Ketegasan sikap Indonesia dalam merespons tekanan IOC tidak hanya patut diacungi jempol, tapi juga selayaknya bisa menjadi pembelajaran bagi induk organisasi tertinggi olimpiade tersebut yang selama ini justru sering menerapkan standar ganda atau tidak konsisten dalam keputusan-keputusan mereka.
Contoh paling terang benderang dari kehipokritan IOC ialah perlakuan mereka terhadap atlet Rusia. IOC tidak mengeluarkan sanksi serupa seperti yang mereka berikan kepada Indonesia terhadap negara-negara yang menolak memberikan visa kepada atlet Rusia. Negara itu bahkan diberi sanksi dilarang berlaga di ajang kejuaraan olahraga karena dianggap melakukan invasi ke Ukraina.
Sementara itu, untuk Israel yang jelas-jelas sudah mengangkangi nilai kemanusiaan dengan melakukan genosida di Gaza, Palestina, IOC justru amat lembek. 'Piagam Olimpiade' yang dijadikan alasan untuk memberikan sanksi terhadap Rusia, juga terhadap Indonesia, nyatanya tak berlaku bagi Israel.

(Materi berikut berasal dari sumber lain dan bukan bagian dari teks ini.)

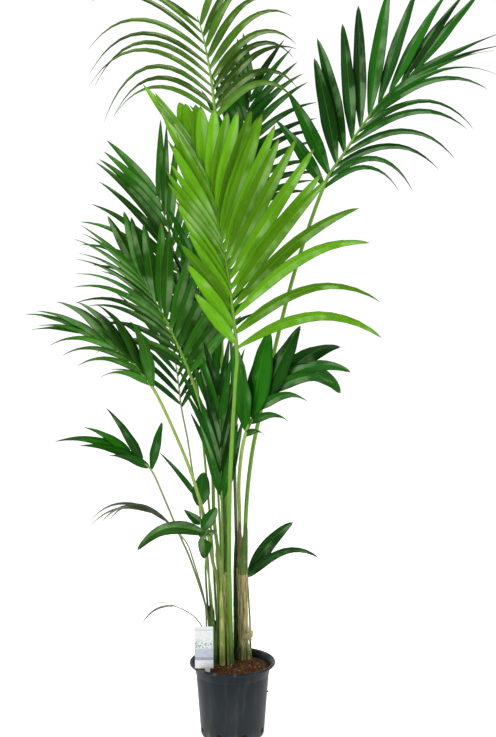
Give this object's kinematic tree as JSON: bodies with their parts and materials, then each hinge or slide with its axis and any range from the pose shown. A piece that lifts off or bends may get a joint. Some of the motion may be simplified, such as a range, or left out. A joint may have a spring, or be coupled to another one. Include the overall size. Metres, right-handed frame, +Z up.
{
  "type": "potted palm",
  "caption": "Kentia-type palm in a round nursery pot: upright clump of stems with arching feather-shaped fronds, soil and a plain plant label.",
  "frame": {"origin": "centre of the pot's flat base, on the surface it stands on", "axes": "+Z up along the pot's axis; +X to the right and +Y away from someone who stands in front of the palm"},
  "size_m": [1.1596, 0.8829, 1.9512],
  "materials": {
    "pot_plastic": "black injection-moulded nursery pot, satin",
    "soil": "coarse brown peat; wood stands in for plant fibre",
    "label_plastic": "thin white plastic plate",
    "stem_fibre": "tan fibrous palm stem",
    "stem_sheath": "olive striped leaf sheaths",
    "stem_dark": "dark green-brown leaf sheaths",
    "leaf_bright": "young yellow-green leaflets, satin; wood stands in for living plant tissue",
    "leaf_mid": "green leaflets, satin; wood stands in for living plant tissue",
    "leaf_dark": "dark green leaflets, satin; wood stands in for living plant tissue"
  },
  "bodies": {
    "root": {"pot": "pot_plastic", "soil": "soil", "label": "label_plastic", "stem_right": "stem_fibre", "stem_centre": "stem_sheath", "stem_left": "stem_dark", "stem_far_left": "stem_dark", "frond_bright": "leaf_bright", "frond_top": "leaf_mid", "frond_right": "leaf_dark", "frond_back_top": "leaf_dark", "frond_mid_right": "leaf_dark", "frond_upper_left": "leaf_mid", "frond_left": "leaf_mid", "frond_far_left": "leaf_mid", "frond_low_left": "leaf_dark", "frond_low_right": "leaf_dark", "frond_low_front": "leaf_mid", "frond_arch_left": "leaf_dark", "frond_lowest_left": "leaf_dark", "frond_small_fork": "leaf_dark", "frond_inner_low": "leaf_dark", "frond_centre": "leaf_dark", "frond_rear_left": "leaf_dark", "frond_rear": "leaf_dark"}
  },
  "joints": []
}
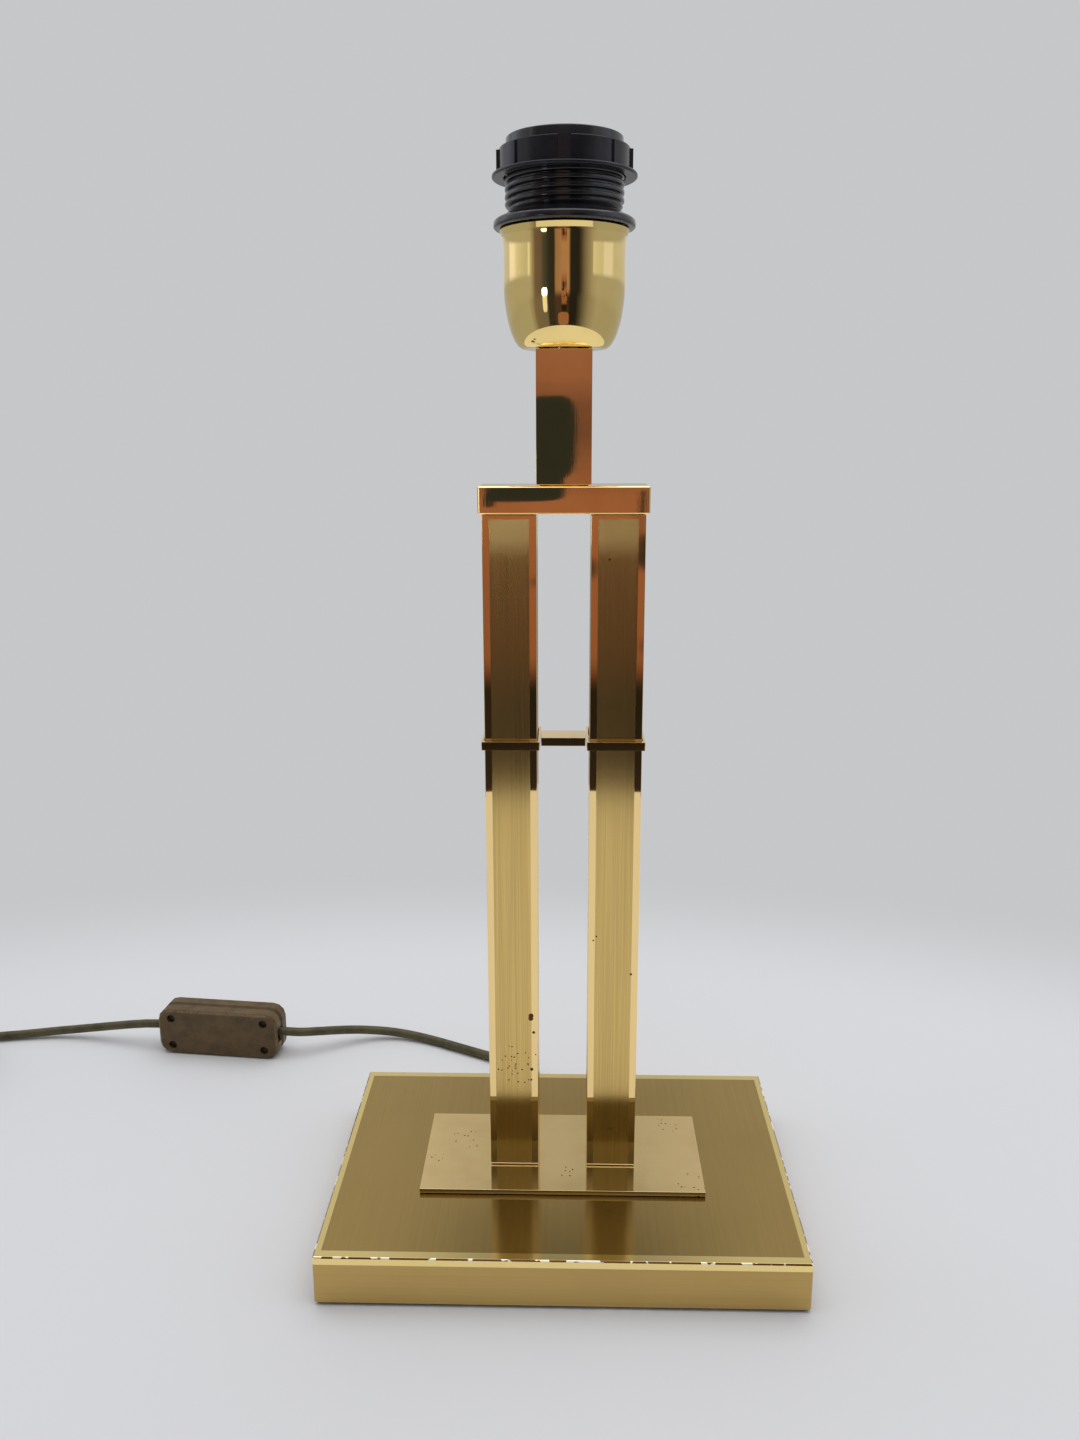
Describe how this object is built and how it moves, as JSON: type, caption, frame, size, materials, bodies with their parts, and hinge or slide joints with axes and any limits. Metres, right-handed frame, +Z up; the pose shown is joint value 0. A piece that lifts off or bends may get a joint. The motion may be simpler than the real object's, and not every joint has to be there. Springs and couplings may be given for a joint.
{
  "type": "table lamp",
  "caption": "Brass table lamp base: flat rectangular foot, two square columns joined by a collar and top bar, square neck, cup and threaded bulb holder, with cord, hand switch and plug.",
  "frame": {"origin": "centre of the base's underside, on the surface the lamp stands on", "axes": "+Z up along the columns, +X to the right along the base's long side, -Y towards the viewer"},
  "size_m": [0.4635, 0.192, 0.3985],
  "materials": {
    "brushed_brass": "lengthwise brushed, lacquered",
    "polished_brass": "polished, lacquered",
    "contact_brass": "bright stamped",
    "steel": "zinc plated",
    "iron": "as cast",
    "felt": "felt",
    "black_plastic": "moulded satin",
    "brown_plastic": "moulded satin",
    "cord_vinyl": "smooth vinyl",
    "lead_vinyl": "smooth vinyl",
    "pin_nickel": "nickel plated"
  },
  "bodies": {
    "root": {"base_shell": "brushed_brass", "felt_pad": "felt", "bottom_cover": "steel", "cover_screw_1": "steel", "cover_screw_2": "steel", "cover_screw_3": "steel", "cover_screw_4": "steel", "base_weight": "iron", "cord_grommet": "brown_plastic", "cord_clamp": "brown_plastic", "clamp_screw_1": "steel", "clamp_screw_2": "steel", "foot_plate": "polished_brass", "column_left": "brushed_brass", "column_right": "brushed_brass", "collar_left": "polished_brass", "collar_right": "polished_brass", "collar_bridge": "polished_brass", "tie_rod_left": "steel", "tie_rod_right": "steel", "tie_rod_nut_lower_left": "steel", "tie_rod_nut_lower_right": "steel", "tie_rod_nut_upper_left": "steel", "tie_rod_nut_upper_right": "steel", "top_bar": "polished_brass", "top_bar_plate": "steel", "neck": "polished_brass", "neck_pipe": "steel", "pipe_nut_lower": "steel", "pipe_nut_upper": "steel", "holder_cup": "polished_brass", "contact_shell": "contact_brass", "holder_insulator": "black_plastic", "contact_foot": "contact_brass", "holder_terminal_front": "contact_brass", "holder_terminal_back": "contact_brass", "holder_sleeve": "black_plastic", "inner_cord": "cord_vinyl", "inner_lead_blue": "lead_vinyl", "inner_lead_brown": "lead_vinyl", "switch_case_near": "brown_plastic", "switch_case_far": "brown_plastic", "switch_screw_1": "steel", "switch_screw_2": "steel", "switch_screw_3": "steel", "switch_screw_4": "steel", "switch_terminal_left": "contact_brass", "switch_terminal_right": "contact_brass", "cord_lamp_side": "cord_vinyl", "cord_plug_side": "cord_vinyl", "cord_coil": "cord_vinyl", "cord_tail": "cord_vinyl", "coil_tie": "black_plastic", "plug_body": "brown_plastic", "plug_pin_left": "pin_nickel", "plug_pin_right": "pin_nickel", "plug_relief": "brown_plastic"},
    "shade_ring": {"shade_ring": "black_plastic"},
    "centre_contact": {"centre_contact": "contact_brass"},
    "switch_rocker": {"switch_rocker": "brown_plastic"}
  },
  "joints": [
    {"name": "shade_ring_travel", "type": "slide", "parent": "root", "child": "shade_ring", "axis": [0, 0, 1], "range_m": [-0.0104, 0.0088]},
    {"name": "centre_contact_press", "type": "hinge", "parent": "root", "child": "centre_contact", "pos_m": [-0.009, 0, 0.3469], "axis": [0, 1, 0], "range_deg": [0, 9], "stiffness_Nm_per_rad": 0.3},
    {"name": "switch_rocker_tilt", "type": "hinge", "parent": "root", "child": "switch_rocker", "pos_m": [-0.17298, 0.11978, 0.012], "axis": [0, 0, 1], "range_deg": [-13.7, 0]}
  ]
}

Ilustrasi IOC. Foto: Dok. IOC.
Tidak ada sanksi sama sekali bagi Israel untuk mengikuti ajang olahraga internasional. Mereka terus dibela. Malah, negara yang tidak mengeluarkan visa untuk atlet Israel, seperti Indonesia, yang dijatuhi hukuman. Jelas terbaca ada ketidakadilan yang amat sangat dari sikap IOC itu.
Dari fakta tersebut terlihat bahwa sesungguhnya yang bermasalah ialah IOC, bukan Indonesia. Karena itu, tidak ada alasan bagi kita untuk takut atau merasa inferior. Pantang bagi kita bernegosiasi atau bahkan mengemis-ngemis meminta penghapusan sanksi, apalagi jika harus menggadaikan prinsip kemanusiaan dan antipenjajahan yang kita junjung tinggi.
Republik ini pernah punya pengalaman serupa lebih dari 60 tahun lalu. Ketika itu Presiden Soekarno bahkan menitahkan Indonesia angkat kaki dari IOC lewat surat tertanggal 14 Februari 1963 lantaran organisasi tersebut, seperti saat ini, juga terang-terangan membela Israel yang oleh Indonesia dilarang mengikuti Asian Games IV pada 1962.
Ketegasan sikap seperti itu penting untuk melawan kehipokritan IOC. Apalagi, seperti diyakini Menpora
Erick Thohir, kekuatan Indonesia saat ini tidak bisa dianggap remeh oleh bangsa-bangsa lain. Indonesia tetap bisa memiliki peran penting dan dihormati di dunia olahraga internasional.
Sembari 'melawan' keangkuhan IOC, Indonesia mesti terus berperan aktif dalam berbagai ajang olahraga di tingkat Asia Tenggara, Asia, maupun dunia. Dengan begitu, olahraga Indonesia dapat menjadi duta, sarana diplomasi, sekaligus cerminan kedigdayaan bangsa di mata dunia.